I cannot join an opinion that would flout the Constitution by holding, in effect, that “in regulating the manner of bearing arms, the authority of [the State of Hawaii] has no other limit than its own discretion.” [Emphasis in original.]
Another dissenter, Judge Diarmuid O’Scannlain, a Reagan appointee, took the majority to task as well:
The Second Amendment to the United States Constitution guarantees “the right of the people to keep and bear Arms.”
Today, a majority of our court has decided that the Second Amendment does not mean what it says. Instead, the majority holds that while the Second Amendment may guarantee the right to keep a firearm for self-defense within one’s home, it provides no right whatsoever to bear — i.e., to carry — that same firearm for self-defense in any other place.
This holding is as unprecedented as it is extreme. While our sister circuits have grappled with — and disagreed over — the question of whether public firearms carry falls within the inner “core” of the Second Amendment, we now become the first and only court of appeals to hold that public carry falls entirely outside the scope of the Amendment’s protections.

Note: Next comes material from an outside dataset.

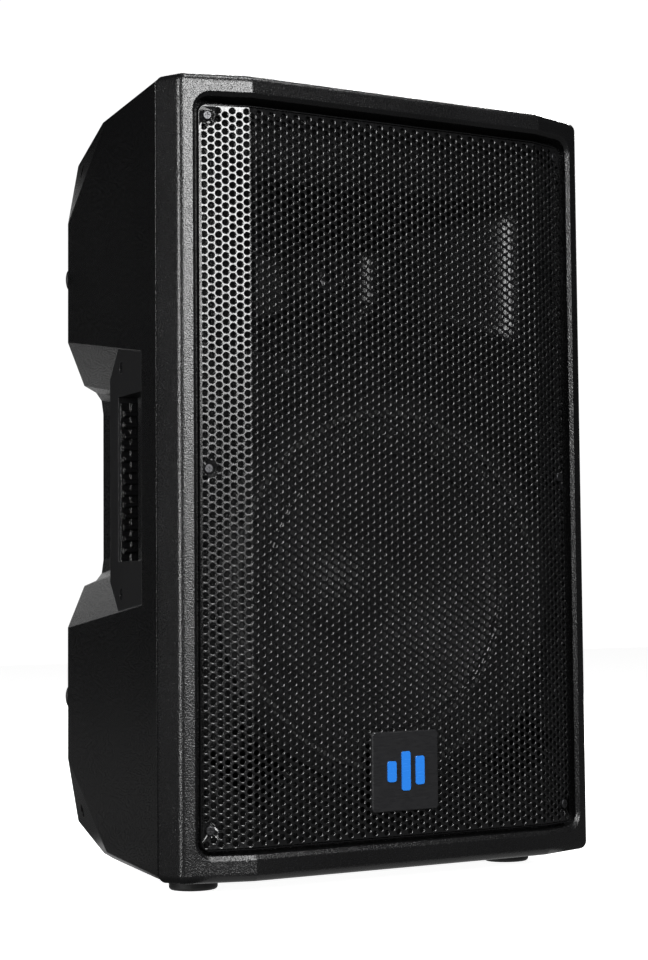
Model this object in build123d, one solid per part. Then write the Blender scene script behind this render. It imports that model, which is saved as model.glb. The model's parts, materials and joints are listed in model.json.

In so holding, the majority reduces the right to “bear Arms” to a mere inkblot. The majority’s decision undermines not only the Constitution’s text, but also half a millennium of Anglo-American legal history, the Supreme Court’s decisions in District of Columbia v. Heller and McDonald v. City of Chicago, and the foundational principles of American popular sovereignty itself. [Emphasis in original.]
In stark relief, these two diametrically opposed decisions make an increasingly strong case for appeals to the Supreme Court to sort them out. Gun-rights attorney Alan Beck, who represents Young, said, “The Second Amendment can’t mean one thing in California, in Texas it means something else, and then in Tennessee something different entirely.”
He plans to appeal to the Supreme Court. As of this writing, it’s unclear whether Hawaii will appeal the ruling against its permit and registration requirements to the high court. But the time is certainly ripe for such a conflict to be resolved.